Senators Lindsey Graham (SC) and Bill Cassidy (LA), joined by Dean Heller (NV) and Ron Johnson (WI) on Wednesday released a new, last-ditch ACA repeal bill.
Most folks call this attempt the Graham-Cassidy bill, although the Senators’ offices are trying to make “GCHJ” happen. (It won’t.)
What does it do?
- Repealing the individual mandate
- Repealing the employer mandate
- Permitting states to opt out of requiring insurers in their borders cover essential health benefits
- Ends the Medicaid expansion
- Replaces some Medicaid funding with block grants that states can use for whatever
An analysis from the non-partisan Center for Budget and Policy Priorities concludes that Graham-Cassidy would result in large cuts to federal funding for healthcare overall, without replacement. The bill would also hurt anyone with pre-existing conditions on the individual market, because of the way in which states would be able to opt out of benefits and coverage requirements.
Graham-Cassidy would “cause many millions of people to lose coverage, radically restructure and deeply cut medicaid, and increase out-of-pocket costs for individual market consumers, the CBPP concludes.
Our colleagues down the hall at Consumers Union agree. “Just like its predecessors, this plan would leave tens of millions uninsured, threaten key consumer protections and coverage requirements, and fundamentally alter Medicaid by drastically cutting funding and shifting billions of dollars of healthcare costs onto states and consumers,” CU’s Betsy Imholz said in a statement.
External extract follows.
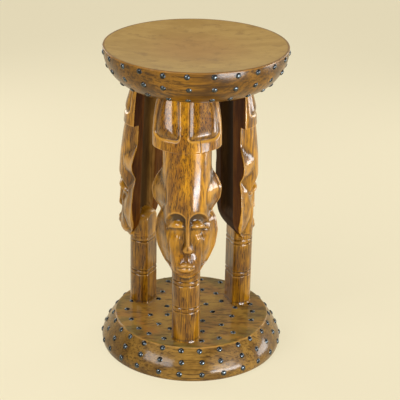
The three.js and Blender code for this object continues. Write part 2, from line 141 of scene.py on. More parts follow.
# Matt paint. Rays from the camera, also by way of the varnish, see its glow mixed in.
board, shader = new_material("painted_board", Roughness=0.8)
tree = shader.id_data
shader.inputs["Base Color"].default_value = linear("#F0E4C8")
rays = add_node(tree, "LightPath").outputs
seen = rays["Is Camera Ray"]
for kind in ("Is Glossy Ray", "Is Transmission Ray"):
    seen = math_node("MAXIMUM", seen, rays[kind])
seen = math_node("MULTIPLY", seen, board_glow)
glow = add_node(tree, "Emission", {"Color": linear("#F8EECC"), "Strength": 1.0})
blend = add_node(tree, "MixShader", {0: seen})
tree.links.new(shader.outputs["BSDF"], blend.inputs[1])
tree.links.new(glow.outputs["Emission"], blend.inputs[2])
tree.links.new(blend.outputs["Shader"], tree.nodes["Material Output"].inputs["Surface"])
studio.data.materials.append(board)

world = bpy.data.worlds.new("soft_room")
bpy.context.scene.world = world
world.use_nodes = True
room_light = world.node_tree.nodes["Background"]
room_light.inputs["Color"].default_value = linear("#F6E0B4")
room_light.inputs["Strength"].default_value = 0.26
bpy.context.scene.view_settings.view_transform = "Standard"

# The low lamps stand just over the floor, so their light is kept off it.
shaded = bpy.data.collections.new("shaded_from_low_lamps")
shaded.objects.link(studio)
shaded.collection_objects[0].light_linking.link_state = "EXCLUDE"


def softbox(name, place, aim, width, height, power):
    """A soft rectangular studio lamp at a place, aimed at a point."""
    lamp = bpy.data.lights.new(name, "AREA")
    lamp.shape = "RECTANGLE"
    lamp.size = width
    lamp.size_y = height
    lamp.energy = power
    holder = bpy.data.objects.new(name, lamp)
    bpy.context.collection.objects.link(holder)
    holder.visible_camera = False
    holder.location = place
    holder.rotation_euler = (Vector(aim) - Vector(place)).to_track_quat("-Z", "Y").to_euler()
    if place[2] < low_lamp_height:
        holder.light_linking.receiver_collection = shaded


softbox("key_softbox", (0.74, -0.84, 0.11), (0, -0.1, 0.29), 0.66, 0.18, 9.2)
softbox("upper_key_softbox", (0.74, -0.84, 0.32), (0, -0.1, 0.33), 0.46, 0.22, 2.0)
softbox("window_softbox", (1.5, 0.25, 0.15), (0, -0.05, 0.30), 0.60, 0.32, 6.6)
softbox("fill_softbox", (-1.22, -1.36, 0.9), (0, 0, 0.4), 1.3, 0.5, 20)
softbox("right_fill_softbox", (1.35, -1.25, 0.85), (0, 0, 0.4), 1.5, 0.9, 5.5)
softbox("left_rim_softbox", (-0.95, 1.0, 0.75), (-0.1, 0, 0.35), 0.9, 0.8, 7.0)
softbox("right_rim_softbox", (0.95, 1.0, 0.75), (0.1, 0, 0.35), 0.45, 0.8, 4.5)
softbox("overhead_softbox", (-0.2, -0.75, 1.95), (0, 0, 0.4), 1.0, 0.8, 9.8)

# The camera stands where the photograph was taken: straight in front, a little above the seat,
# about two metres away, with a long lens.
camera_place = (0, -1.9969, 1.1179)
camera_pitch = math.radians(23.443)
camera_roll = math.radians(1.0892)

camera_data = bpy.data.cameras.new("camera")
camera_data.lens = 120.523
camera_data.sensor_width = 36
camera_data.shift_x = 0.0168
camera = bpy.data.objects.new("camera", camera_data)
bpy.context.collection.objects.link(camera)
bpy.context.scene.camera = camera
pitch = Matrix.Rotation(math.pi / 2 - camera_pitch, 4, "X")
roll = Matrix.Rotation(camera_roll, 4, "Z")
camera.matrix_world = Matrix.Translation(camera_place) @ pitch @ roll

# The seat: one thick disc of hardwood, turned and gently dished on top, with a nearly upright rim
# that curves in to a smaller underside. It lies on the three figures' heads, on glued pegs.
seat_top = cad_box[1].z
seat_height = 0.056
seat_radius = 0.145
seat_underside_radius = 0.114
seat_rim_width = 0.0035
seat_dish_depth = 0.009
seat_bend, seat_close = 2.3, 0.83
seat_edge_round = 0.0012
seat_segments = 240
seat_waves = [(3, 0.4), (7, 1.9), (11, 4.0)]
waver_depth = 0.0009
waver_inner_radius = 0.09


def mix(a, b, share):
    return a + (b - a) * share


def ease(low, high, value):
    """Zero at one value and one at another, with a soft rise between."""
    t = np.clip((value - low) / (high - low), 0, 1)
    return t * t * (3 - 2 * t)


def turned_piece(name, outline, segments):
    """Turns an outline of (radius, height) points by extruding one ring of edges."""
    radius, height = outline[0]
    deselect()
    bpy.ops.mesh.primitive_circle_add(vertices=segments, radius=radius, location=(0, 0, height))
    piece = start_piece(name)
    edit()
    bpy.ops.mesh.select_mode(type="EDGE")
    for next_radius, next_height in outline[1:]:
        rise = next_height - height
        bpy.ops.mesh.extrude_edges_move(TRANSFORM_OT_translate={"value": (0, 0, rise)})
        growth = next_radius / radius
        bpy.ops.transform.resize(value=(growth, growth, 1), center_override=(0, 0, next_height))
        radius, height = next_radius, next_height
    bpy.ops.mesh.select_all(action="SELECT")
    bpy.ops.mesh.fill_holes(sides=0)
    bpy.ops.mesh.select_all(action="SELECT")
    bpy.ops.mesh.normals_make_consistent(inside=False)
    stop_editing()
    bpy.ops.object.shade_smooth()
    return piece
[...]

In short: it’s basically a new skin on the same set of policy proposals we all saw circulating earlier this year.
Is it actually going to happen?
Hill-watchers and Washington media largely consider Graham-Cassidy an unlikely long shot at best — but if watching Congress in 2017 has taught us anything, it’s: ¯_(ツ)_/¯
The math in the Senate is the same now as it was in July: Senate Majority Leader Mitch McConnell needs 50 members to vote in favor of something in order to get it to pass. (Vice President Mike Pence can cast a tie-breaking 51st vote as needed.)
That’s leading Republicans in favor of the bill to crow that they’re almost there, boasting that at least 47-49 members are already in line to vote for it.
But as we saw this summer with Sen. John McCain’s (AZ) dramatic late-night thumbs down, it’s that 50th vote that you can’t get by without.
There are 52 Republicans in the Senate, meaning that if three choose not to support the bill, it’s dead in the water. Sen. Rand Paul (KY) has already gone on the record as a “no.”
Sens. Susan Collins (ME) and Lisa Murkowski (AK) were the other holdouts over the Senate’s July bill. At the time, both cited objections to cuts in coverage and in Medicaid funding. Consdiering Graham-Cassidy promises equally dire cuts, it seems unlikely that either would suddenly be swayed — but unlikely is not the same as impossible.
That said, anything that did manage to get through the Senate would still have to get through the House before becoming law… and the clock is ticking. Because the procedural tactic Congress has been using to try and rewrite healthcare, budget reconciliation, has a deadline. Congress has to be completely done with any bill before the clock strikes midnight on Sept. 30.